**Data lines**.
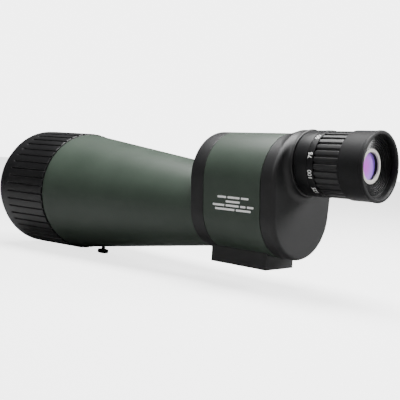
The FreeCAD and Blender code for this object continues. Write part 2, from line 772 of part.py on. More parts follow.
def objective_barrel():
    """Tapered barrel: threaded rear spigot, cone, front band and the neck that carries the focus ring."""
    shoulder = "(barrel_front - barrel_wall * 2)"
    rear_wall = "(housing_front + barrel_wall)"
    body = turned(
        "objective_barrel",
        OBJECTIVE,
        [
            (BULKHEAD_REAR, "spigot_radius - spigot_wall"),
            (BULKHEAD_REAR, "spigot_radius"),
            (BULKHEAD_FRONT, "spigot_radius"),
            (BULKHEAD_FRONT, "barrel_rear_radius - fit_gap"),
            ("housing_front", "barrel_rear_radius - fit_gap"),
            ("housing_front", "barrel_rear_radius"),
            ("barrel_front", "barrel_front_radius"),
            ("barrel_front", "barrel_band_radius"),
            ("barrel_band_end", "barrel_band_radius"),
            ("barrel_band_end", "neck_radius"),
            ("neck_end", "neck_radius"),
            ("neck_end", NECK_BORE),
            ("barrel_front", NECK_BORE),
            (shoulder, cone_radius(shoulder, "barrel_wall")),
            (rear_wall, cone_radius(rear_wall, "barrel_wall")),
            (rear_wall, "spigot_radius - spigot_wall"),
        ],
    )
    slots = new_sketch(body, "barrel_pin_slots", "XY_Plane", "neck_radius + 2")
    half = "pin_radius + slot_gap"
    rectangle(slots, "-(%s)" % half, half, "pin_place - (%s)" % half, "pin_place + focus_travel + " + half)
    extend(body, slots, "PartDesign::Pocket", "neck_radius * 2 + 4", False)
    floor = BARREL_SEAL_RADIUS + " - seal_cord_radius - seal_floor_gap"
    seal_groove(body, SEAL_PLACE, "seal_cord_radius", floor, "spigot_radius + 1")
    hole = new_sketch(body, "barrel_stud_hole", "XY_Plane", "0")
    circle(hole, "0", "stud_place", "stud_stem_radius + fit_gap")
    pocket(body, hole, "barrel_front_radius + 2", False)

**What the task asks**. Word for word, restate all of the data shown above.

**Correct output**.
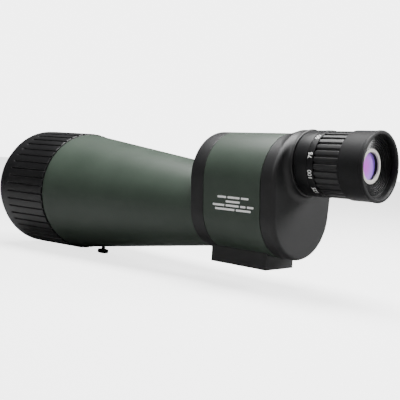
The FreeCAD and Blender code for this object continues. Write part 2, from line 772 of part.py on. More parts follow.
def objective_barrel():
    """Tapered barrel: threaded rear spigot, cone, front band and the neck that carries the focus ring."""
    shoulder = "(barrel_front - barrel_wall * 2)"
    rear_wall = "(housing_front + barrel_wall)"
    body = turned(
        "objective_barrel",
        OBJECTIVE,
        [
            (BULKHEAD_REAR, "spigot_radius - spigot_wall"),
            (BULKHEAD_REAR, "spigot_radius"),
            (BULKHEAD_FRONT, "spigot_radius"),
            (BULKHEAD_FRONT, "barrel_rear_radius - fit_gap"),
            ("housing_front", "barrel_rear_radius - fit_gap"),
            ("housing_front", "barrel_rear_radius"),
            ("barrel_front", "barrel_front_radius"),
            ("barrel_front", "barrel_band_radius"),
            ("barrel_band_end", "barrel_band_radius"),
            ("barrel_band_end", "neck_radius"),
            ("neck_end", "neck_radius"),
            ("neck_end", NECK_BORE),
            ("barrel_front", NECK_BORE),
            (shoulder, cone_radius(shoulder, "barrel_wall")),
            (rear_wall, cone_radius(rear_wall, "barrel_wall")),
            (rear_wall, "spigot_radius - spigot_wall"),
        ],
    )
    slots = new_sketch(body, "barrel_pin_slots", "XY_Plane", "neck_radius + 2")
    half = "pin_radius + slot_gap"
    rectangle(slots, "-(%s)" % half, half, "pin_place - (%s)" % half, "pin_place + focus_travel + " + half)
    extend(body, slots, "PartDesign::Pocket", "neck_radius * 2 + 4", False)
    floor = BARREL_SEAL_RADIUS + " - seal_cord_radius - seal_floor_gap"
    seal_groove(body, SEAL_PLACE, "seal_cord_radius", floor, "spigot_radius + 1")
    hole = new_sketch(body, "barrel_stud_hole", "XY_Plane", "0")
    circle(hole, "0", "stud_place", "stud_stem_radius + fit_gap")
    pocket(body, hole, "barrel_front_radius + 2", False)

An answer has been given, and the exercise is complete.